WRITTEN REQUEST: Write out all of the data without omission, exactly as shown.
** begin DATA PROVIDED **
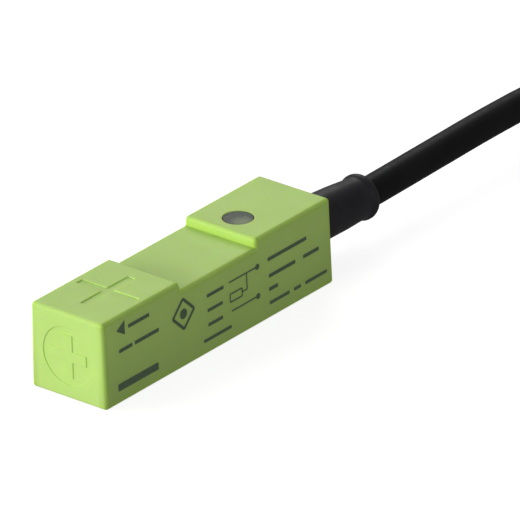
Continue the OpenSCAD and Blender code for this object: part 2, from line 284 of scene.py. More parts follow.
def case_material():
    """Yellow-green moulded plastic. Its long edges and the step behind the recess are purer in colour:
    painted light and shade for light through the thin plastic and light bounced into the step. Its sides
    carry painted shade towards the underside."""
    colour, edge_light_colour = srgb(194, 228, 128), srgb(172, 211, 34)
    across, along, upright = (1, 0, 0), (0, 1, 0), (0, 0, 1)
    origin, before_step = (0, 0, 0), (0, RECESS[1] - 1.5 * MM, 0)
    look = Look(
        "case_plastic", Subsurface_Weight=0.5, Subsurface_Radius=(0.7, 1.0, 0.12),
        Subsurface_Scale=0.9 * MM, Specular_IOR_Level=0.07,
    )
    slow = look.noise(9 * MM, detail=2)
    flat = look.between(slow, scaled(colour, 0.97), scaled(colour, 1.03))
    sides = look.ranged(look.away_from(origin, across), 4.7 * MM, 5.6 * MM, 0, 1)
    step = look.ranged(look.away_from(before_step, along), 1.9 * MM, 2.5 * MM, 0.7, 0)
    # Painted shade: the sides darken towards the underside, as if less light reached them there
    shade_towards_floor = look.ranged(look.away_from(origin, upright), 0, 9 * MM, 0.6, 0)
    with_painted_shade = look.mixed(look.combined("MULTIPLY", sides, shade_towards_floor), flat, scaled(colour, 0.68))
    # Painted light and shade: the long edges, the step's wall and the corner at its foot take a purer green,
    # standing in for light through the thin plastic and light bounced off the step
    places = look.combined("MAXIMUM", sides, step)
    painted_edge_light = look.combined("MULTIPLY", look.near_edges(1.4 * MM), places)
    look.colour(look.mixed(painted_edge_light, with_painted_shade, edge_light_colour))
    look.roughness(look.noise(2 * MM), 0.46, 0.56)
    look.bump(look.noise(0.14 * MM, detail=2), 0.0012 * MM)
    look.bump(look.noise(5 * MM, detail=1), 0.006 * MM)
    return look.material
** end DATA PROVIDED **
SOLUTION:
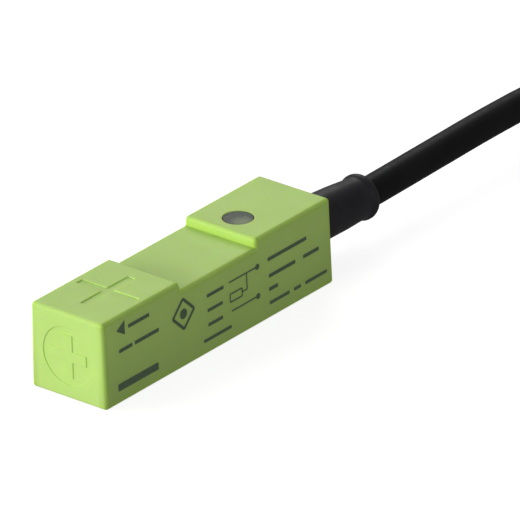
Continue the OpenSCAD and Blender code for this object: part 2, from line 284 of scene.py. More parts follow.
def case_material():
    """Yellow-green moulded plastic. Its long edges and the step behind the recess are purer in colour:
    painted light and shade for light through the thin plastic and light bounced into the step. Its sides
    carry painted shade towards the underside."""
    colour, edge_light_colour = srgb(194, 228, 128), srgb(172, 211, 34)
    across, along, upright = (1, 0, 0), (0, 1, 0), (0, 0, 1)
    origin, before_step = (0, 0, 0), (0, RECESS[1] - 1.5 * MM, 0)
    look = Look(
        "case_plastic", Subsurface_Weight=0.5, Subsurface_Radius=(0.7, 1.0, 0.12),
        Subsurface_Scale=0.9 * MM, Specular_IOR_Level=0.07,
    )
    slow = look.noise(9 * MM, detail=2)
    flat = look.between(slow, scaled(colour, 0.97), scaled(colour, 1.03))
    sides = look.ranged(look.away_from(origin, across), 4.7 * MM, 5.6 * MM, 0, 1)
    step = look.ranged(look.away_from(before_step, along), 1.9 * MM, 2.5 * MM, 0.7, 0)
    # Painted shade: the sides darken towards the underside, as if less light reached them there
    shade_towards_floor = look.ranged(look.away_from(origin, upright), 0, 9 * MM, 0.6, 0)
    with_painted_shade = look.mixed(look.combined("MULTIPLY", sides, shade_towards_floor), flat, scaled(colour, 0.68))
    # Painted light and shade: the long edges, the step's wall and the corner at its foot take a purer green,
    # standing in for light through the thin plastic and light bounced off the step
    places = look.combined("MAXIMUM", sides, step)
    painted_edge_light = look.combined("MULTIPLY", look.near_edges(1.4 * MM), places)
    look.colour(look.mixed(painted_edge_light, with_painted_shade, edge_light_colour))
    look.roughness(look.noise(2 * MM), 0.46, 0.56)
    look.bump(look.noise(0.14 * MM, detail=2), 0.0012 * MM)
    look.bump(look.noise(5 * MM, detail=1), 0.006 * MM)
    return look.material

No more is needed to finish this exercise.